Mr. Robertson pointed out the Communists attempted to drive us out of Western Europe by blockading Berlin. What was at stake there was not the possession of a part of a city but rather whether Western Europe could be kept free of Communist control. What is at stake in the Far East in the offshore islands dispute is not sixty-five square miles of real estate, which is the size of all of the offshore islands together. Rather it is whether the Communists will use force and threaten the world with war as a means of achieving its political objectives. If they can succeed in accomplishing their purposes by force and threats in connection with Taiwan and the offshore islands they will repeat the same technique elsewhere in Asia. Mr. Robertson pointed out that there were many territorial disputes in the world such as Germany, Korea, Vietnam, West New Guinea, Goa, and Kashmir. If force is recognized as a legitimate weapon to settle such disputes, it will be impossible to avoid general war.

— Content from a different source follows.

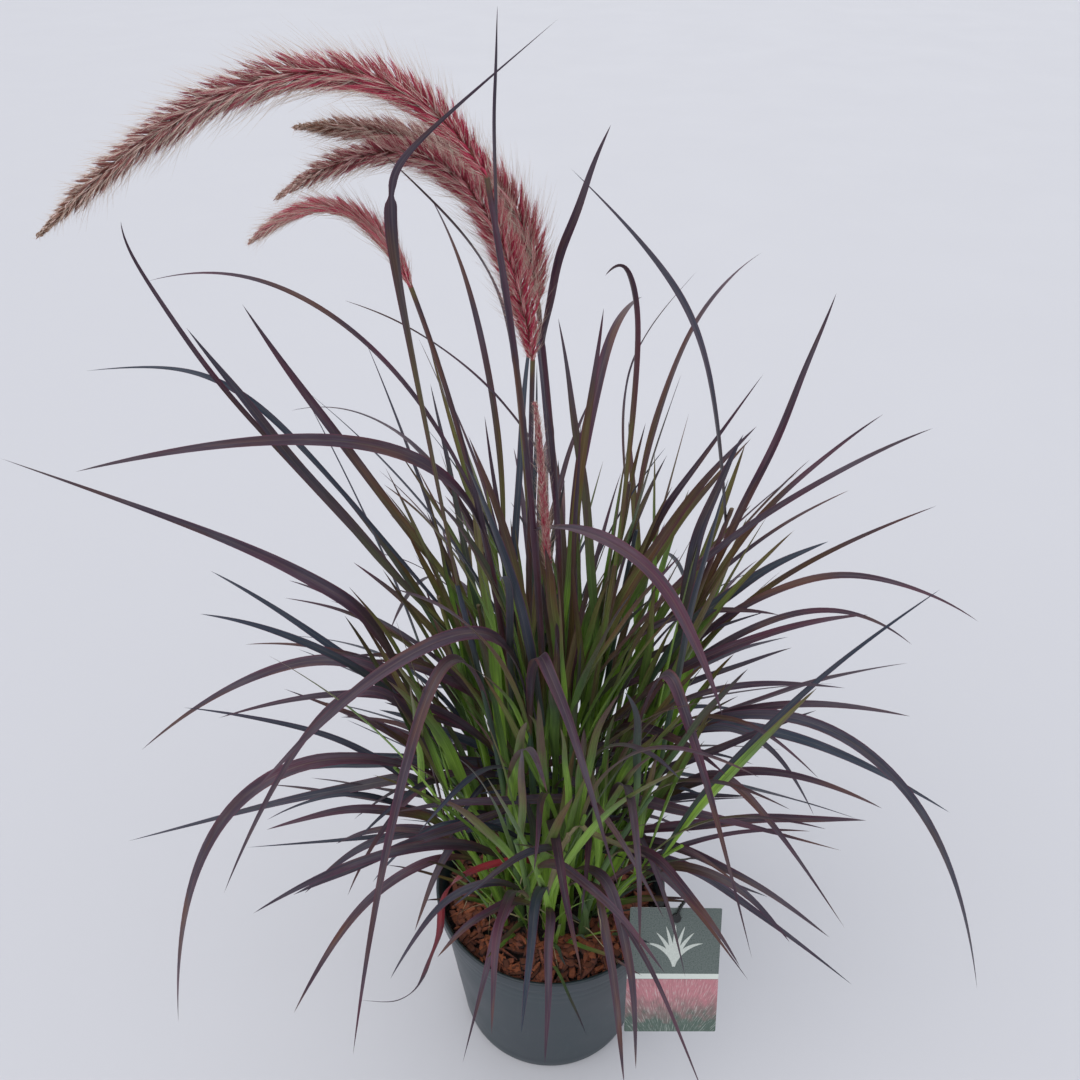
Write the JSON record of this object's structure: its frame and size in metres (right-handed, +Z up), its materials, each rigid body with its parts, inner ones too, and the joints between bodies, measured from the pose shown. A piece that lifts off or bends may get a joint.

The Prince said that his talks with the Chinese leaders including Mao Tse-tung, Ch’en I and Chou En-lai indicated that they are concerned by the fact that the offshore islands are being used to mount Commando attacks on the mainland and to impose a blockade. Mr. Robertson replied that shipping has been moving freely out of Chinese ports for the last two years, and he denied that the islands were used for aggressive purposes. He did say that both sides launched propaganda attacks on the other both from the islands and against the islands.

Prince Sihanouk said that Chinese Communists had said many kind things about the United States during his stay in China, and he thought [Page 203] that they would like to become acceptable members of the international community. Mr. Robertson replied that they must begin to behave like acceptable members of the community before they could be considered as such. He said that for three years and through 54 out of 73 meetings in Geneva we have been trying to get them to renounce the use of force to settle disputes and this they have consistently refused to do. They also have refused to comply with the unequivocal Commitment given on September 10, 1955 to release imprisoned American citizens. He added that one thing the Chinese Communists must understand about the United States is that it will not be intimidated by their threats nor will it negotiate with a pistol at its head. He concluded with the statement that in the talks at Warsaw our purpose is to get the Chinese Communists to renounce the use of force to settle disputes. If this is accomplished perhaps an atmosphere can be created which would help reduce the tension in the Taiwan Straits.

  1. Source: U.S. Mission to the United Nations, USUN Files, Formosa (1949–1962). Secret. Drafted by O’Sullivan and Robertson. The conversation was held at the Waldorf Astoria Hotel.
  2. The Ambassador extended Sihanouk’s offer to try to mediate or serve as an intermediary in a conversation with Robertson on September 15. He told Robertson that when Sihanouk visited China in August, he met with Mao, Chou, and Chen Yi and gained the impression that they were determined to obtain control of the offshore islands but that there was room for negotiation. The conversation was recorded in a memorandum for the record by O’Sullivan, September 15. (Ibid.; see Supplement)
  3. Resolution 498 (V), adopted by the General Assembly on February 1, 1951 ; see Foreign Relations, 1951, vol. VII, pp. 150151.
  4. Signed at Panmunjom, July 27, 1953; for text, see 4 UST 234.
  5. The People’s Republic of China was a signatory of the Final Declaration on Indo-china, signed at Geneva on July 21, 1954; see Foreign Relations, 1952–1954, vol. XVI, pp. 15401542.